El corporativismo militar de ayer desapareció, pero se ha fortalecido el corporativismo político y hoy día las élites dirigentes han logrado articular mecanismos eficaces de dominación sin necesidad de empuñar un revolver, o atravesar de un balazo el cráneo de simples ciudadanos. No se hace esto en nombre de la política, es verdad; pero sí es un hecho cotidiano el miedo al poder militar y policial, en un marco de violencia e inseguridad de la gente al poner un pie en la calle.
El estado dominicano en más de un siglo de vida política republicana no ha podido fortalecer la autonomía de sus poderes (Ejecutivo, legislativo y Judicial), afirmándose así las modalidades delegativas de ejercicio democrático. Dicha autonomía constituye en el país un verdadero mito, una suerte de ejercicio presidencialista con ribetes clientelares.
En este marasmo político, si bien no creo que las soluciones autoritarias de tipo bonapartistas resurjan en el futuro cercano.
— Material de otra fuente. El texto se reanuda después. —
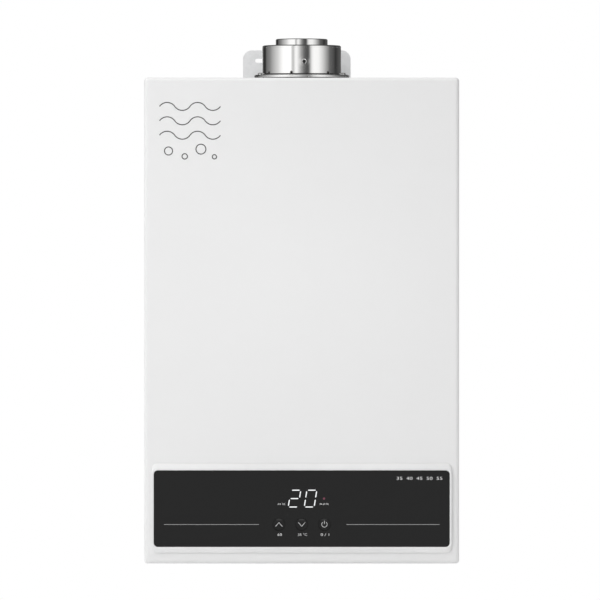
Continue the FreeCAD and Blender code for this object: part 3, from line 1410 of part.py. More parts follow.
def drain_knob():
    """The knob that turns in the drain valve, with a finger wing."""
    top = PLATE_Z - DRAIN_BELOW - BODY_GAP
    low = top - KNOB_H
    knob = rod(at(DRAIN_X, CONNECT_Y, top), at(DRAIN_X, CONNECT_Y, top - KNOB_H / 2), KNOB_R)
    reach = KNOB_R + WING_OUT
    wing = box(DRAIN_X - reach, DRAIN_X + reach, CONNECT_Y - WING_T / 2, CONNECT_Y + WING_T / 2,
               low, top - WING_DROP)
    wing = rounded(wing, ALONG_Y, WING_R)
    stem = rod(at(DRAIN_X, CONNECT_Y, top - 1), at(DRAIN_X, CONNECT_Y, top + DRAIN_STEM_L), DRAIN_STEM_R)
    return joined([knob, wing, stem])


# Gas side

def coil_places():
    return {"shutoff": -COIL_PITCH / 2, "modulating": COIL_PITCH / 2}


def gas_valve_body():
    """The die-cast valve: bored for two plungers, with a boss for the riser pipe."""
    body_top = VALVE_TOP - VALVE_BOSS_H
    half = VALVE_W / 2
    body = box(-half, half, VALVE_FRONT, VALVE_FRONT + VALVE_D, VALVE_BOTTOM, body_top)
    body = rounded(body, UP, VALVE_R)
    boss = rod(at(0, GAS_RISER_Y, body_top - 3), at(0, GAS_RISER_Y, VALVE_TOP), GAS_R + VALVE_BOSS)
    lid = box(VALVE_LID_IN - half, half - VALVE_LID_IN, VALVE_FRONT + VALVE_LID_IN,
              VALVE_FRONT + VALVE_D - VALVE_LID_IN, body_top - 1, body_top - 1 + VALVE_LID_T)
    cuts = []
    for x in coil_places().values():
        cuts.append(rod(at(x, VALVE_FRONT - 1, COIL_Z), at(x, VALVE_FRONT + SEAT_DEEP, COIL_Z),
                        PLUNGER_SEAT_R + PLUNGER_PLAY))
    return without(joined([body, boss, lid]), cuts)


def valve_coils():
    coils = []
    for x in coil_places().values():
        front = VALVE_FRONT - COIL_L
        winding = rod(at(x, front, COIL_Z), at(x, VALVE_FRONT, COIL_Z), COIL_R)
        block = box(x - COIL_R, x + COIL_R, front + COIL_FOOT_IN, VALVE_FRONT - COIL_FOOT_IN,
                    COIL_Z - COIL_R - COIL_FOOT, COIL_Z)
        bore = rod(at(x, front + COIL_END, COIL_Z), at(x, VALVE_FRONT + 1, COIL_Z), PLUNGER_R + RUN_FIT)
        coils.append(joined([winding, block]).cut(bore))
    return Part.makeCompound(coils)


def plunger_front():
    return VALVE_FRONT + SEAT_DEEP - BODY_GAP - PLUNGER_L


def plunger(x):
    """A valve plunger: a bar in the coil with a seat disc that closes the gas way."""
    seat = VALVE_FRONT + SEAT_DEEP - BODY_GAP
    bar = rod(at(x, plunger_front(), COIL_Z), at(x, seat, COIL_Z), PLUNGER_R)
    disc = rod(at(x, seat - PLUNGER_SEAT_T, COIL_Z), at(x, seat, COIL_Z), PLUNGER_SEAT_R)
    return joined([bar, disc])


def plunger_spring(x):
    """The closing spring between the plunger and the coil's end, as a plain sleeve of its size."""
    low = VALVE_FRONT - COIL_L + COIL_END + BODY_GAP
    high = plunger_front() - BODY_GAP
    outer_r = PLUNGER_R - SPRING_WIRE / 2
    outer = rod(at(x, low, COIL_Z), at(x, high, COIL_Z), outer_r)
    bore = rod(at(x, low - 1, COIL_Z), at(x, high + 1, COIL_Z), outer_r - SPRING_WIRE)
    return outer.cut(bore)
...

Pienso, sí, que ante la evidente incapacidad institucional del Estado, el manejo clientelar de sus instituciones y el uso privado de los recursos públicos, no debe descartarse que por vía delegativa el Presidente de turno, sea el actual en ejercicio o quien surja de futuros certámenes electorales, afirme soluciones cesaristas a crisis políticas y conflictos, agravándose la incertidumbre propia de la democracia, y se precipiten situaciones de crisis. Confiemos en que pese a su fragilidad nuestra democracia tiene la suficiente madurez para asegurar que el retroceso autoritario hoy no sea posible. Pero eso no depende del destino, ni de la providencia, sino de los líderes que manejan el estado, los partidos que organizan la competencia política y de los simples ciudadanos que tienen la responsabilidad de asegurar una vida democrática efectiva que haga de sus vidas una experiencia digna.